42Se pose alors la nécessité de recueillir et de donner vie aux nouvelles exigences de la classe ouvrières : et notamment, celle d’affronter concrètement la possibilité de faire valoir une hégémonie, ou au moins une tendance à l’hégémonie, sur le plan culturel et politique, là où, par la concentration de l’industrie, la nouvelle classe ouvrière se concentre.
43Ce qui aurait une grande importance, comme affirmation autonome d’une activité multiple et variée – et qui pourrait devenir la nouvelle Biennale ouvrière –, mais aussi pour la capacité de médiation entre création artistique et nouveau public, la classe ouvrière précisément.
44Une nouvelle institution dans nos mains, pour notre présence.
45D’accord : la situation n’est pas aussi favorable qu’en Émilie rouge.

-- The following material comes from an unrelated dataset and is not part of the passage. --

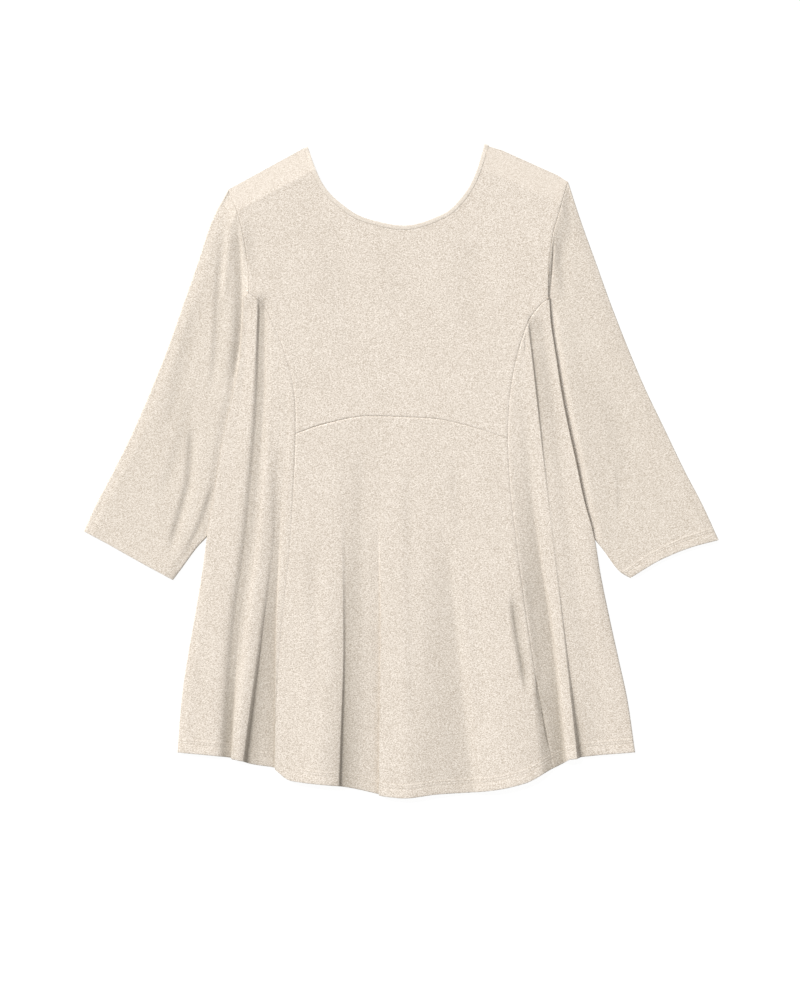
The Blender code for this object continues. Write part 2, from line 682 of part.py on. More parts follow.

46Mais quand le parti de la classe ouvrière a tous les pouvoirs de la Commune et de la Province, n’est-ce pas le moment ou jamais pour une initiative de ce genre et pour une tentative de concrétiser ou de provoquer notre nouvelle hégémonie culturelle et politique ?
47Cela dépend-il de situations objectives ou de notre paresse ?
48L’activité de ce centre pourrait sans aucun doute avoir une influence sur la vie de la nouvelle zone industrielle, surtout dans la perspective plus vaste et plus générale d’abréger la longue étape social-démocratique pour la conquête du pouvoir avec la révolution de la classe ouvrière et du Parti communiste italien qui en est et doit en être l’avant-garde.
49Date : 1965.
50Sources : tapuscrit (ALN) ; SeC, p. 189-193.
Notes de bas de page
1 [Voir « La fabbrica illuminata », ci-dessous.]
2 [Cf. Brecht (Bertolt), « Discours au Premier Congrès international des écrivains pour la défense de la culture » (juin 1935), in Sur le réalisme, Écrits sur la littérature et l’art, vol. II, Paris, L’Arche, 1970, p. 36.]
3 [Voir « La fabbrica illuminata », ci-dessous. La bibliothèque de Nono conserve des documents d’Italsider, relatifs à l’évaluation du travail ouvrier dans l’usine.]
4 [Problemi del socialismo, 1965, n° VII/2, p. 6-20 (Herbert Marcuse), p. 21-46 (Serge Mallet) et p. 47-72 (Lelio Basso).]
5 [Paraphrases de thèses exposées par Herbert Marcuse. Ibid., p. 16-18 et p. 8.]